Stated task = Copy out each line that has "from" in it.

···

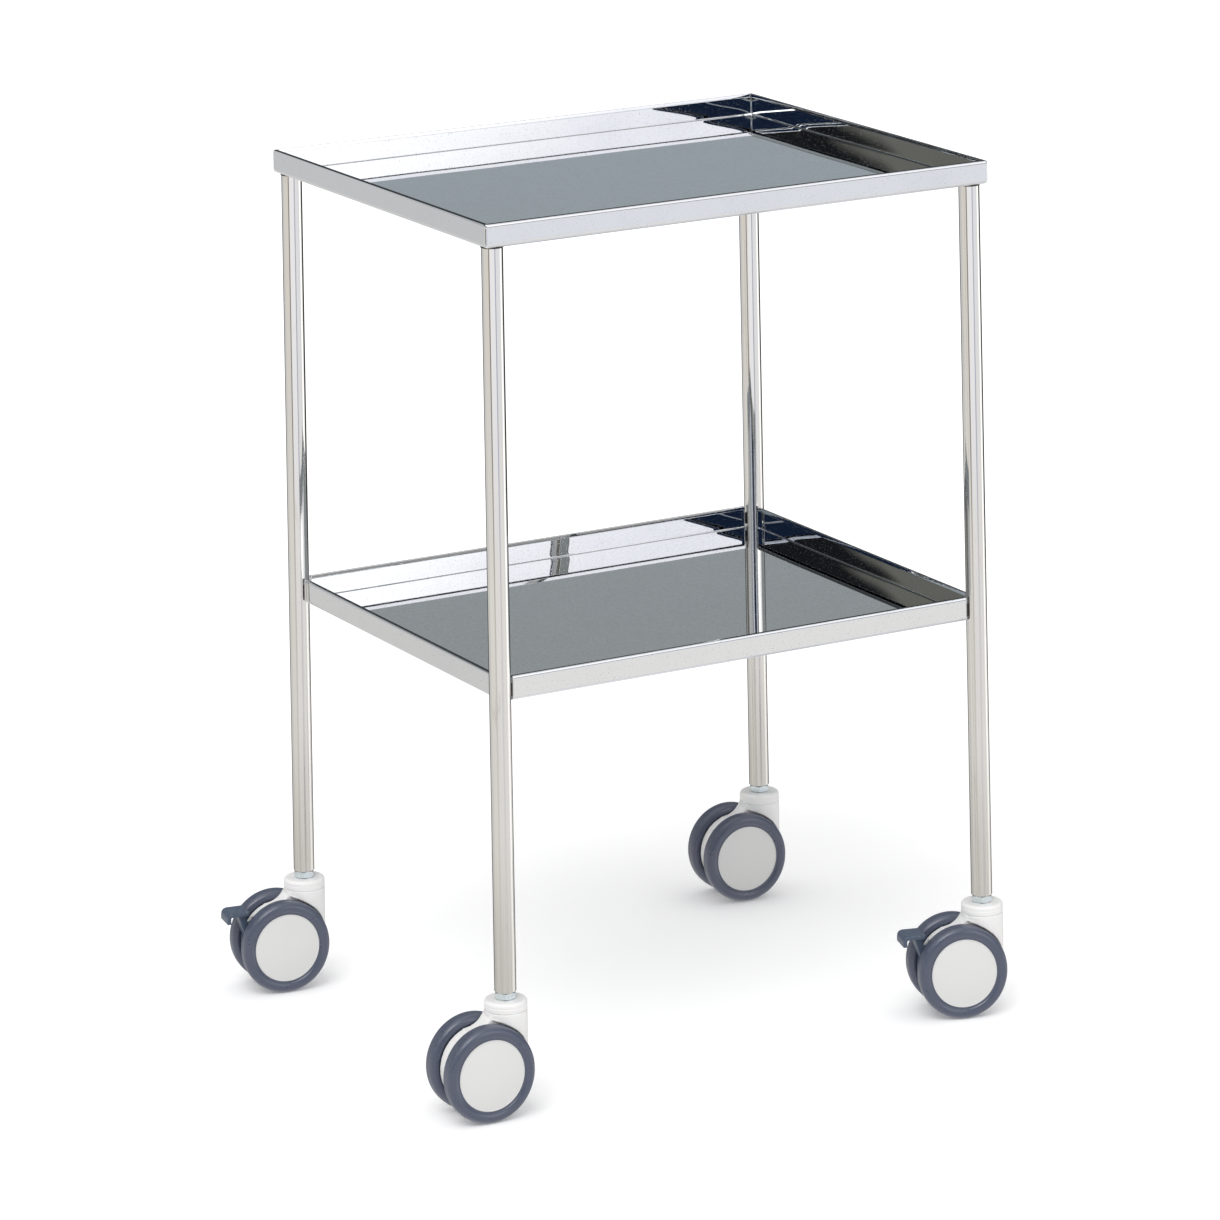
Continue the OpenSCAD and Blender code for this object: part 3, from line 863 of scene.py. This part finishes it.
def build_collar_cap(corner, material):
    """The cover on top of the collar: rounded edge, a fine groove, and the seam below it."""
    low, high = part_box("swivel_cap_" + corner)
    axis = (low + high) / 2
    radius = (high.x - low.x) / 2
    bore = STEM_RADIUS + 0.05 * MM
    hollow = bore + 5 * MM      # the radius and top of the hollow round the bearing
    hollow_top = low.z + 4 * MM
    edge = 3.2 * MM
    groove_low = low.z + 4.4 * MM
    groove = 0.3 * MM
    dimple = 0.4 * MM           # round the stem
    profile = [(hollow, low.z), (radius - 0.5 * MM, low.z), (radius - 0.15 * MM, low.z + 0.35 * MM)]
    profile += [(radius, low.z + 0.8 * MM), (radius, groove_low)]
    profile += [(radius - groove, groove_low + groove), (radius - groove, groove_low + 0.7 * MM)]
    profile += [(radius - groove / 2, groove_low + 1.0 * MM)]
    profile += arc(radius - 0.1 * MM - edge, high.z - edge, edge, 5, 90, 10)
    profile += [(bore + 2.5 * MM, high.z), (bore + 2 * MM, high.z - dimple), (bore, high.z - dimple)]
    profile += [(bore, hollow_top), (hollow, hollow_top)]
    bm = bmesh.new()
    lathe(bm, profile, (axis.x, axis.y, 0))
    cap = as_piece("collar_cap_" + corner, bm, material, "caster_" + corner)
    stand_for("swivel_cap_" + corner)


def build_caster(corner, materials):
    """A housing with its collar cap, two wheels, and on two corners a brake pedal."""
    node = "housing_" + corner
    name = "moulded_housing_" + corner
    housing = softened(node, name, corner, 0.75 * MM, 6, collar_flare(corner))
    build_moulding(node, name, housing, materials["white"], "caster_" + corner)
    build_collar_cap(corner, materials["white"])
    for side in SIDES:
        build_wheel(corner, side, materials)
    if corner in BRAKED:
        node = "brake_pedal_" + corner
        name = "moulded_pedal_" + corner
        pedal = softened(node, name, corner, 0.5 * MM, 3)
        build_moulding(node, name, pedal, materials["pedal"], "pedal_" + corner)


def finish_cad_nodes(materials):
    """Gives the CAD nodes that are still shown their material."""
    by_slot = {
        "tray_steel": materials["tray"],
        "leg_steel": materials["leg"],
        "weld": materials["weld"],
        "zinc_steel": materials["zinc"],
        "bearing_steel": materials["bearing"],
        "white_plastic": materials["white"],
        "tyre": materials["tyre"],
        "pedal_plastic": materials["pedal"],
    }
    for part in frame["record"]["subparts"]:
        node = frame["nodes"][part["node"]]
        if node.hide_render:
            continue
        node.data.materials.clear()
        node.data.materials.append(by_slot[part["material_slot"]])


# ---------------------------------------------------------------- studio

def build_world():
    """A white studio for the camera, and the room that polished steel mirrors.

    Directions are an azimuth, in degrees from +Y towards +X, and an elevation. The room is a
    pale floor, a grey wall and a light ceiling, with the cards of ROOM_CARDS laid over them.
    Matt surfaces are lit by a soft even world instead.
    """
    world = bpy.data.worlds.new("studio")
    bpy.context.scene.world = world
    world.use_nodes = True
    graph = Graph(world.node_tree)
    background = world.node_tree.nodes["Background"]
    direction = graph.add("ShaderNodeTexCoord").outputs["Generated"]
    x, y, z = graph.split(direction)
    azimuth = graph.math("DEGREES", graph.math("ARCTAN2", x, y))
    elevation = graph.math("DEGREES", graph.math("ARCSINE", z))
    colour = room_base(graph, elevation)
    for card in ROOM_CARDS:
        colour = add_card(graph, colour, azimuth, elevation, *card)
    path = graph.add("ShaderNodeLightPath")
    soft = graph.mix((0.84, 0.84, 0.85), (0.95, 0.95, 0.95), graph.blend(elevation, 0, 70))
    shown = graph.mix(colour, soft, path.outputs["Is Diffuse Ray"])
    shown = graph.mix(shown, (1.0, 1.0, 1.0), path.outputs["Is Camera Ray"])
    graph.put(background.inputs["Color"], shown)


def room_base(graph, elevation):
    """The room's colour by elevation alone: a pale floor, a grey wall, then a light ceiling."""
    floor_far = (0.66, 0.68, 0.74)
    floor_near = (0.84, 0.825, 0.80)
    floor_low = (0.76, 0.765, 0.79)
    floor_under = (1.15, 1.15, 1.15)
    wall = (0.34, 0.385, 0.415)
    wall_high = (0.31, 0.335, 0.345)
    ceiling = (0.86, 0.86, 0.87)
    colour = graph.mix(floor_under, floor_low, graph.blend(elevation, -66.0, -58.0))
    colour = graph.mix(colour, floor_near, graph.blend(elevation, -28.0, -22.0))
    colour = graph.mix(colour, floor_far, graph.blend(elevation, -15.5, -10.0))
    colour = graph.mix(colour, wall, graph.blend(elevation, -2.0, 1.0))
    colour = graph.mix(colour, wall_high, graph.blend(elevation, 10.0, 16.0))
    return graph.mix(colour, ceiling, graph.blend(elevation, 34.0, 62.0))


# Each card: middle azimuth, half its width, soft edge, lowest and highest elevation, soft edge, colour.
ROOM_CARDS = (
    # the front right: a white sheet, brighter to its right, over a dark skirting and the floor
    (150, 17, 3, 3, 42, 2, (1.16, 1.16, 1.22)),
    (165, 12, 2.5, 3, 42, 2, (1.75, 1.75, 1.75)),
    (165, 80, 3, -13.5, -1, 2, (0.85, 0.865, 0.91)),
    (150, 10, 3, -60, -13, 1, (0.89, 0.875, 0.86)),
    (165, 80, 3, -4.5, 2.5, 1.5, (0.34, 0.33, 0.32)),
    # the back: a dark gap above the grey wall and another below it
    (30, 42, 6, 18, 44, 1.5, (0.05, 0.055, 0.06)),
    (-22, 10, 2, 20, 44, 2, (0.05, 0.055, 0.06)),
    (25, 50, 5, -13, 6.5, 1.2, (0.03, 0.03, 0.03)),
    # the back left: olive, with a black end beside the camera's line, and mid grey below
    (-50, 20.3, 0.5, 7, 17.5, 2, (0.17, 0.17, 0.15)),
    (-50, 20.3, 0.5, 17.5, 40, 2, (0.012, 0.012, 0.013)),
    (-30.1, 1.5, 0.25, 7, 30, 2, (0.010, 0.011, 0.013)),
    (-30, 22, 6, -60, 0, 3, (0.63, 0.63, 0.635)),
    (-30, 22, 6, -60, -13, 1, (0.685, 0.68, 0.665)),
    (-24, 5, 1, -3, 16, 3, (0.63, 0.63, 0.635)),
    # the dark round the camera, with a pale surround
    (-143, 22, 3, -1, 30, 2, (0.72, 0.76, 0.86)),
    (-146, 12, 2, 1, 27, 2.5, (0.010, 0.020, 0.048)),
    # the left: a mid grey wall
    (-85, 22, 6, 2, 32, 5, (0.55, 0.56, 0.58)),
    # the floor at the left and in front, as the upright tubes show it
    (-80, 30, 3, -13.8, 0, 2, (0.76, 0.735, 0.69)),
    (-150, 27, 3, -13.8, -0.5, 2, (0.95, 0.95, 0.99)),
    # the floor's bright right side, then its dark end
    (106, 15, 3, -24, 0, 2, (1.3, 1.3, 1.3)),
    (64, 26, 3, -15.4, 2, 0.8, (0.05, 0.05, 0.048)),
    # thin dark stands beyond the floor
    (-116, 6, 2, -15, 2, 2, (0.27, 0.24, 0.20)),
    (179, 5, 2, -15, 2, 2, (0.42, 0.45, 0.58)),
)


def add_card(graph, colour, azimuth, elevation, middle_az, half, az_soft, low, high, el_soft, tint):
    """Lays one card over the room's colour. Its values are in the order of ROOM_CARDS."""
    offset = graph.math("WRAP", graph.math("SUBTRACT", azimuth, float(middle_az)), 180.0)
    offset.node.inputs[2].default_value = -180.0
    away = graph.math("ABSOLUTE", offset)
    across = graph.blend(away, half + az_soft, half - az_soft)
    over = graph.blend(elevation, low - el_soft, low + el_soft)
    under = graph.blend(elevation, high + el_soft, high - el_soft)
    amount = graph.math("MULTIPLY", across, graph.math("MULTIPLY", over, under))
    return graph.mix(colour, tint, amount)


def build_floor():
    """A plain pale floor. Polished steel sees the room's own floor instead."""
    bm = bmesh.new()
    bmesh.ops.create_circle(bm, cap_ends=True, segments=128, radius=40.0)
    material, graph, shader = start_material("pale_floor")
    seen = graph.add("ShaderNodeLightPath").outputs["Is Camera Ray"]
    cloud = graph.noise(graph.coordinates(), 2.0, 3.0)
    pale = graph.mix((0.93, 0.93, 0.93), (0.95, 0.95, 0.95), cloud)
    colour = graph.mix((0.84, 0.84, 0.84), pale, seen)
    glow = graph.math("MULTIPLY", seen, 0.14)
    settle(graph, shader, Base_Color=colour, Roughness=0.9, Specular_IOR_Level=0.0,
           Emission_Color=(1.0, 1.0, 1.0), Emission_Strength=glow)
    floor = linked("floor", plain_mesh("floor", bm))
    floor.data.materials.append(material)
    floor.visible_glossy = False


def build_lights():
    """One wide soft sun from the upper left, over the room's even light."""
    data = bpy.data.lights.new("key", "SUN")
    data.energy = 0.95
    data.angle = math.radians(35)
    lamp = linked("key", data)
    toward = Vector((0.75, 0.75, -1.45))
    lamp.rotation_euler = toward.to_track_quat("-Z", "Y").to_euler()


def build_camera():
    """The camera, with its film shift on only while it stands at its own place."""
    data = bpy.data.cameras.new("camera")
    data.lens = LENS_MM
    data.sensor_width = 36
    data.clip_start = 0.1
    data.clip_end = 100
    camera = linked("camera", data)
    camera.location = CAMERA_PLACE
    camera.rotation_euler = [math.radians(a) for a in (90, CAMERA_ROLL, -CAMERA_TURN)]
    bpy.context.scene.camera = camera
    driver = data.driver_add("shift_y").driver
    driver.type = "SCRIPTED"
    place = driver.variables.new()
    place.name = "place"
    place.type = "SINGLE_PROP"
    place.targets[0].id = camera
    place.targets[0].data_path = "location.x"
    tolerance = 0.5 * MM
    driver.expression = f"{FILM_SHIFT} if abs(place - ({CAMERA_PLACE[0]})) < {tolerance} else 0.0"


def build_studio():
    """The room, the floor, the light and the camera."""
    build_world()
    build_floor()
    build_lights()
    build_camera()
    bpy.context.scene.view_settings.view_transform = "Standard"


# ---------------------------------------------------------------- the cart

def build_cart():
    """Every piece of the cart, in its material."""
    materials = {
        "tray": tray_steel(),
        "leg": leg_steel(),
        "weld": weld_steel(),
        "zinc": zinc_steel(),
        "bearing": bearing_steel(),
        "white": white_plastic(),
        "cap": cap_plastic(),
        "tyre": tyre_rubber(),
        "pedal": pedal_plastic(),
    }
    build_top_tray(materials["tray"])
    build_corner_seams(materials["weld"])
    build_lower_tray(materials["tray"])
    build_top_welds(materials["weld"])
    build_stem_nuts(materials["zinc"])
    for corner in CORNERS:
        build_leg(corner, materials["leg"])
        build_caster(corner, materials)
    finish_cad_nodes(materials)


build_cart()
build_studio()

···

Right answer =
Continue the OpenSCAD and Blender code for this object: part 3, from line 863 of scene.py. This part finishes it.
    Directions are an azimuth, in degrees from +Y towards +X, and an elevation. The room is a
    """One wide soft sun from the upper left, over the room's even light."""